Seems most of the humans have been possessed by Martian entities, who turn them evil, compel them to ravage their flesh, and force them to look like the extras in a bad Ozzy Osbourne video. Natasha and her cops (including Clea DuVall, Pam Grier, and Jason Statham) and Desolation and his fellow inmates join forces against the nasty Martian drones, who enjoy decapitating people and dangling the corpses upside down when they’re not sticking needles into their own flesh. Say this for the Martians — they know how to party.

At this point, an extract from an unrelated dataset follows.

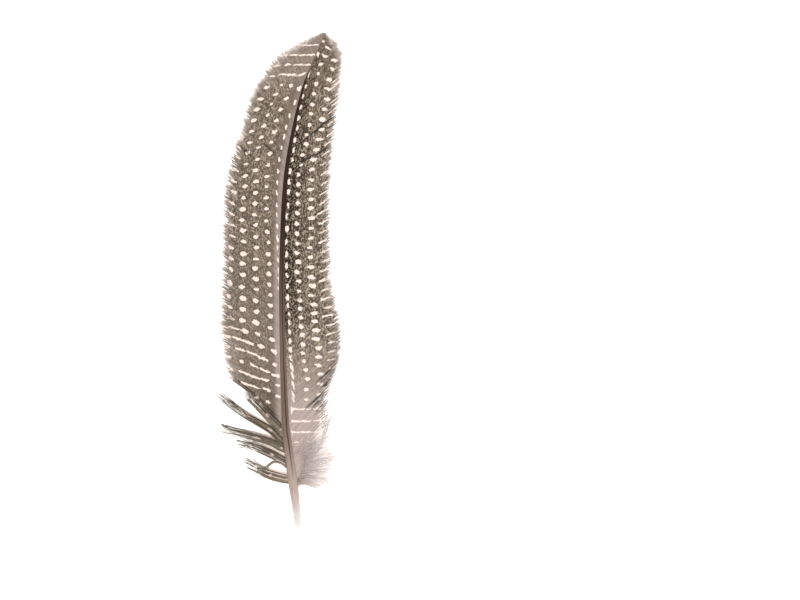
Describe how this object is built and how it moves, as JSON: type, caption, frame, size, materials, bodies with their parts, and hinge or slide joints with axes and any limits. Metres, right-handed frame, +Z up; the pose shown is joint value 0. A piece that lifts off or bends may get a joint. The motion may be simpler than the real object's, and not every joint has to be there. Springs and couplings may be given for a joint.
{
  "type": "guinea fowl feather",
  "caption": "Curved wing feather with a tapering shaft, a wide and a narrow spotted vane, torn loose locks and a tuft of down at the base, lying flat.",
  "frame": {"origin": "middle of the feather's box, on the surface that it lies on", "axes": "+Y from the cut end of the quill to the tip, +X towards the narrow vane, +Z up, out of the feather's upper face"},
  "size_m": [0.0471, 0.1831, 0.0052],
  "materials": {
    "vane": "matte",
    "shaft": "satin",
    "down": "matte"
  },
  "bodies": {
    "root": {"feather": "vane"}
  },
  "joints": []
}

This is recognizably a Carpenter film in theme (and plot) only. It feels like a shallow, made-for-cable wannabe-Carpenter ripoff. Anyone could have directed most of it; there’s a “sting” here and there as figures pop into the frame suddenly, but Carpenter’s detachment even extends to his musical score, which leans heavily on Anthrax crap-metal guitar riffs that dependably go whanngggwhonnggg every time the Martians or their stupid-looking leader (what is it lately with Carpenter and head villains who look like the lead singers of hair-metal bands?) show up.

The plot is entirely about how this ragtag group fights the siege, but Carpenter did it cheaper and better 25 years ago in Assault on Precinct 13. This time he also adopts a pointless flashback structure — sometimes flashbacks within flashbacks — and falls into the same self-spoiling trap that Book of Shadows: Blair Witch 2 did: if you’re watching a story being told in flashback by a character in the present, you know that character survives! And here, you also figure everyone else dies except Ice Cube, who is first-billed on the posters. Carpenter, as always, gets the very top billing; the movie, on the screen as well as in the ads, is fully titled John Carpenter’s Ghosts of Mars. A more apt title might’ve been Alan Smithee’s Ghosts of Mars.